Hace un par de años fui a un retiro feminista para mujeres. Una de las asistentes había perdido recién a su abuela, quien fue su cuidadora principal, así que decidimos que la última noche se trataría de celebrar a nuestras ancestras. Hicimos una fogata, y cada una tenía que honrar a sus ancestras como quisiera: algunas sólo las nombraron, otras ofrecieron canciones, rezos, recuerdos, flores, ramas. Todas estábamos llorando desde el principio pensando en nuestras madres, abuelas, en lo mágico que se siente saber que algo de ellas sobrevive en ti, que somos ‘carne de su carne’, testigas de sus historias.

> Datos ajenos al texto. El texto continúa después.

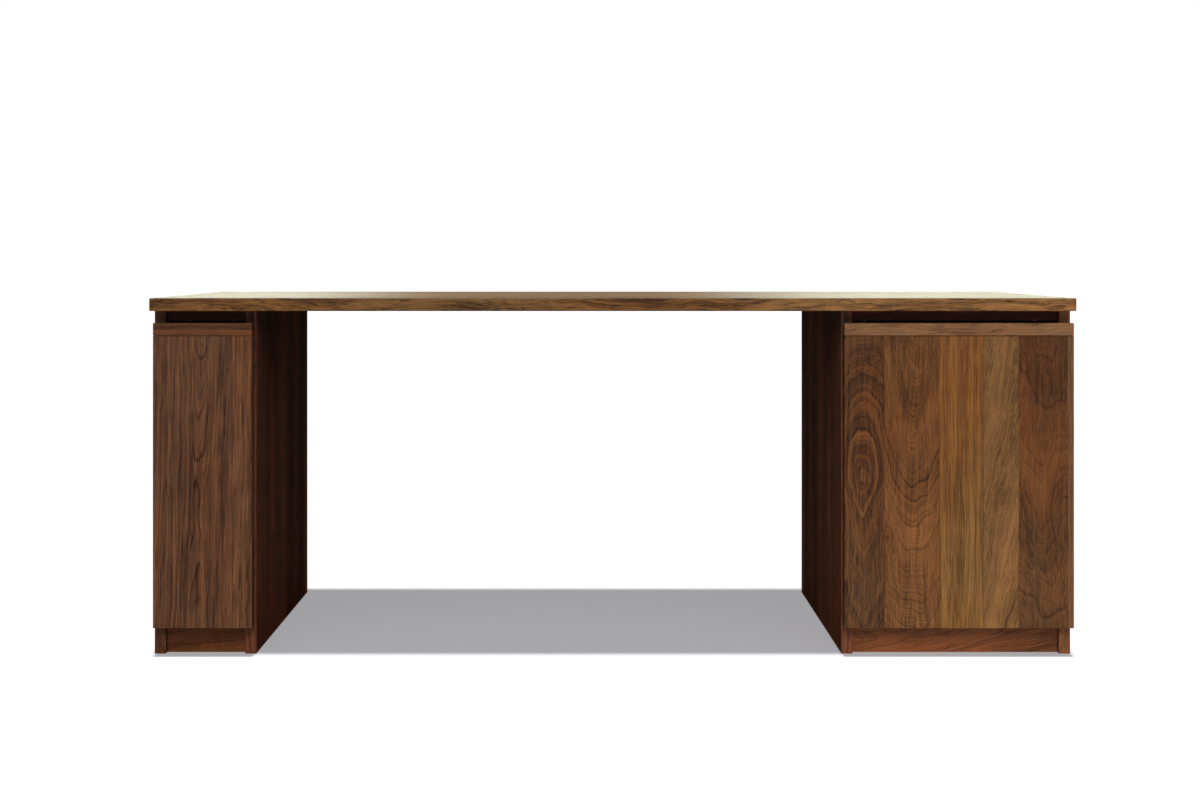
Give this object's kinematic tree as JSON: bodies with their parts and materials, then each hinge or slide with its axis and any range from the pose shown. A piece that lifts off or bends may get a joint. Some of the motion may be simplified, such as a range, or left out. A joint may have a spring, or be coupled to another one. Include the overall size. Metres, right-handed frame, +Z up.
{
  "type": "desk",
  "caption": "Solid walnut desk on two cabinets, with a slim pull-out, a hinged door and an open knee space.",
  "frame": {"origin": "On the ground, under the middle of the desktop.", "axes": "+X to the sitter's right, towards the door cabinet; +Y to the back; +Z up. The fronts face -Y."},
  "size_m": [1.803, 0.6, 0.7],
  "materials": {
    "walnut": "satin oil",
    "walnut_cross_grain": "satin oil",
    "pale_drawer_wood": "matt lacquer",
    "zinc_plated_steel": "bright zinc",
    "hinge_brass": "satin",
    "catch_plastic": "moulded",
    "bumper_rubber": "soft, milky"
  },
  "bodies": {
    "desk": {"desktop": "walnut", "batten_left": "zinc_plated_steel", "batten_right": "zinc_plated_steel", "left_outer_side": "walnut", "left_knee_side": "walnut", "left_floor_board": "walnut", "left_front_stretcher": "walnut", "left_rear_stretcher": "walnut", "left_front_plinth": "walnut", "left_rear_plinth": "walnut", "left_back_panel": "walnut", "right_outer_side": "walnut", "right_knee_side": "walnut", "right_floor_board": "walnut", "right_front_stretcher": "walnut", "right_rear_stretcher": "walnut", "right_front_plinth": "walnut", "right_rear_plinth": "walnut", "right_back_panel": "walnut", "right_shelf": "walnut", "shelf_pin_1": "zinc_plated_steel", "shelf_pin_2": "zinc_plated_steel", "shelf_pin_3": "zinc_plated_steel", "shelf_pin_4": "zinc_plated_steel", "hinge_bottom_cabinet_leaf": "hinge_brass", "hinge_bottom_pin": "hinge_brass", "hinge_top_cabinet_leaf": "hinge_brass", "hinge_top_pin": "hinge_brass", "magnetic_catch": "catch_plastic", "runner_lower_left_cabinet_member": "zinc_plated_steel", "runner_lower_right_cabinet_member": "zinc_plated_steel", "runner_upper_left_cabinet_member": "zinc_plated_steel", "runner_upper_right_cabinet_member": "zinc_plated_steel"},
    "runner_middles": {"runner_lower_left_middle_member": "zinc_plated_steel", "runner_lower_right_middle_member": "zinc_plated_steel", "runner_upper_left_middle_member": "zinc_plated_steel", "runner_upper_right_middle_member": "zinc_plated_steel"},
    "pullout": {"pullout_panel": "walnut", "pullout_grip": "walnut_cross_grain", "pullout_inner_front": "pale_drawer_wood", "pullout_rear_board": "pale_drawer_wood", "pullout_lower_left_side": "pale_drawer_wood", "pullout_lower_right_side": "pale_drawer_wood", "pullout_lower_tray": "pale_drawer_wood", "pullout_upper_left_side": "pale_drawer_wood", "pullout_upper_right_side": "pale_drawer_wood", "pullout_upper_tray": "pale_drawer_wood", "runner_lower_left_box_member": "zinc_plated_steel", "runner_lower_right_box_member": "zinc_plated_steel", "runner_upper_left_box_member": "zinc_plated_steel", "runner_upper_right_box_member": "zinc_plated_steel", "pullout_bumper_left": "bumper_rubber", "pullout_bumper_right": "bumper_rubber"},
    "door": {"right_door_panel": "walnut", "right_door_grip": "walnut_cross_grain", "hinge_bottom_door_leaf": "hinge_brass", "hinge_top_door_leaf": "hinge_brass", "strike_plate": "zinc_plated_steel", "door_bumper_bottom": "bumper_rubber", "door_bumper_top": "bumper_rubber"}
  },
  "joints": [
    {"name": "door_hinge", "type": "hinge", "parent": "desk", "child": "door", "pos_m": [0.9, -0.262, 0.3535], "axis": [0, 0, 1], "range_deg": [0, 175]},
    {"name": "pullout_slide", "type": "slide", "parent": "desk", "child": "pullout", "axis": [0, -1, 0], "range_m": [0, 0.45]},
    {"name": "runner_middle_slide", "type": "slide", "parent": "desk", "child": "runner_middles", "axis": [0, -1, 0], "range_m": [0, 0.225]}
  ],
  "couplings": [
    {"joint": "runner_middle_slide", "follows": "pullout_slide", "ratio": 0.5}
  ]
}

Después de la primera ronda, el círculo se quedó en silencio un buen rato. Hasta que alguien empezó a decir que se sentía de duelo porque también estaba despidiéndose de la idea de un día ser ancestra de alguien. Varias de las presentes tampoco teníamos hijes, por lo que fue fácil relacionarse con ese dolor. ¿Quién se va a acordar de mí dentro de muchos años en las próximas noches de honrar a las ancestras? ¿quién va a hablar de mí con cariño, quién va a heredar la biblioteca que tengo años armando? ¿nadie? ¿de qué forma me voy a quedar en el futuro de esta humanidad y de este mundo al que llamo mío?

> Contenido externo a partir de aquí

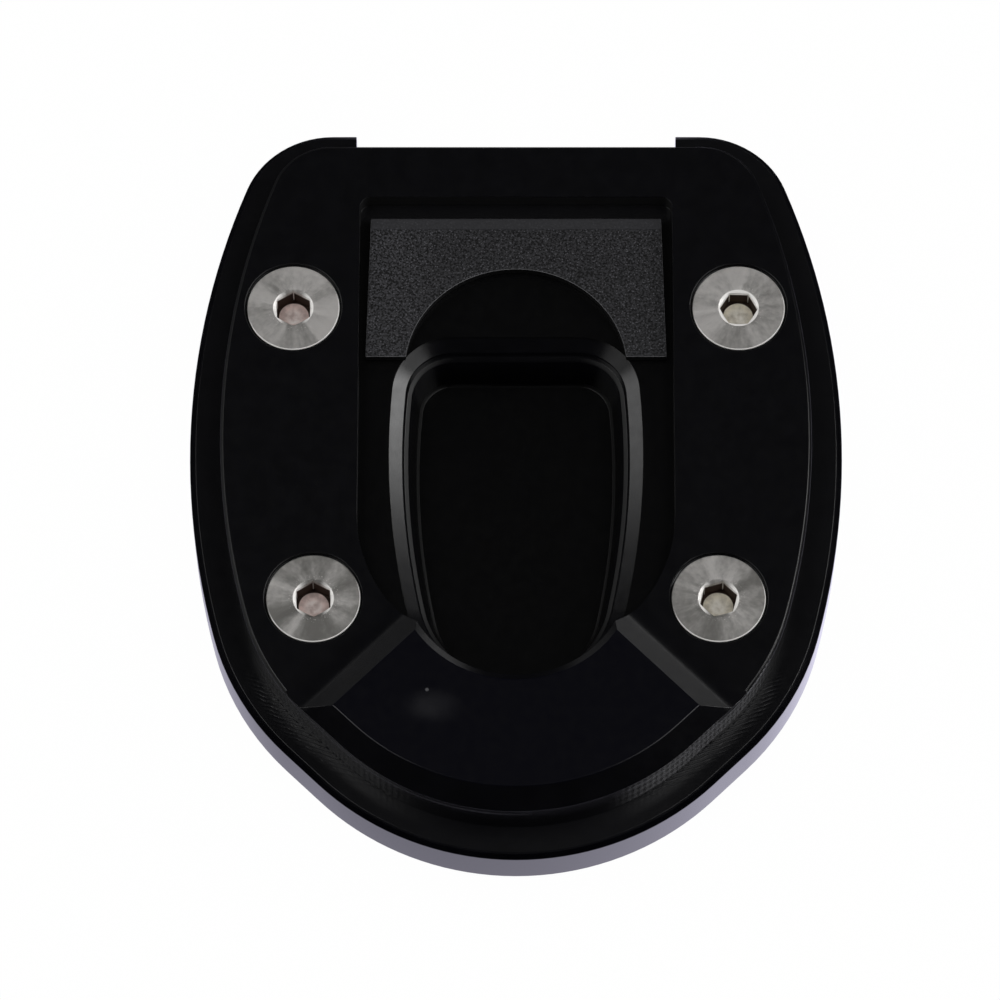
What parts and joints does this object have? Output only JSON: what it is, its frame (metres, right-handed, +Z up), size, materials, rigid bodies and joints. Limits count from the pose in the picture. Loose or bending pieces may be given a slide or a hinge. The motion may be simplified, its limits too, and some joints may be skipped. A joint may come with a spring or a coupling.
{
  "type": "kickstand foot enlarger",
  "caption": "Wide two-plate shoe that clamps round a motorcycle side stand's foot and spreads its load on soft ground, held by countersunk socket screws.",
  "frame": {"origin": "centre of the base plate's underside, on the ground", "axes": "+Z up, +Y towards the ears and the rear notch, -Y towards the raised front, +X to the right seen from the front"},
  "size_m": [0.0844, 0.1022, 0.015],
  "materials": {
    "base_plate": "black anodised, milled, satin",
    "top_plate": "black anodised, milled, satin",
    "foam_pad": "dark grey cellular rubber, fine sparkling grain",
    "screws": "bare stainless steel, turned"
  },
  "bodies": {
    "root": {"base_plate": "base_plate", "top_plate": "top_plate", "foam_pad": "foam_pad", "screw_rear_left": "screws", "screw_rear_right": "screws", "screw_front_left": "screws", "screw_front_right": "screws"}
  },
  "joints": []
}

Obviamente, no será en forma de mi descendencia. No habrá hijas ni nietas guardando mis cenizas. Quizás por esto, otra vez, la urgencia de la metáfora maternal. Pero, si no me permito caer en esa tentación, entonces creo que lo único que me queda es esperar que mi legado sea para sus hijas, y que se trate de no ser una moraleja patriarcal. Ahí se abre la posibilidad del puente y el diálogo. Quiero que las mujeres sin hijes construyamos comunidades de cuidado placenteras y justas; quiero que demandemos políticas públicas de salud y vivienda para todas; quiero que ampliemos lo que quiere decir ‘el derecho a decidir sobre nuestros cuerpos’ para que incluya la posibilidad de la muerte voluntaria; quiero que creemos archivos de nuestras experiencias con el amor, el placer y la felicidad, que dejemos testimonios no desde la carencia sino desde la convicción de que podemos vivir de formas distintas a nuestras madres, y que algo hay de valioso en esa diferencia (y en preservar su posibilidad). Quiero que cuestionemos la idea capitalista de que la producción y el consumo son los únicos sustitutos legítimos de la maternidad, la única forma en que el sistema puede validar nuestra existencia. Quiero que dejemos este planeta lleno de cosas chidas para que sus hijas no tengan miedo de venir si así lo desean.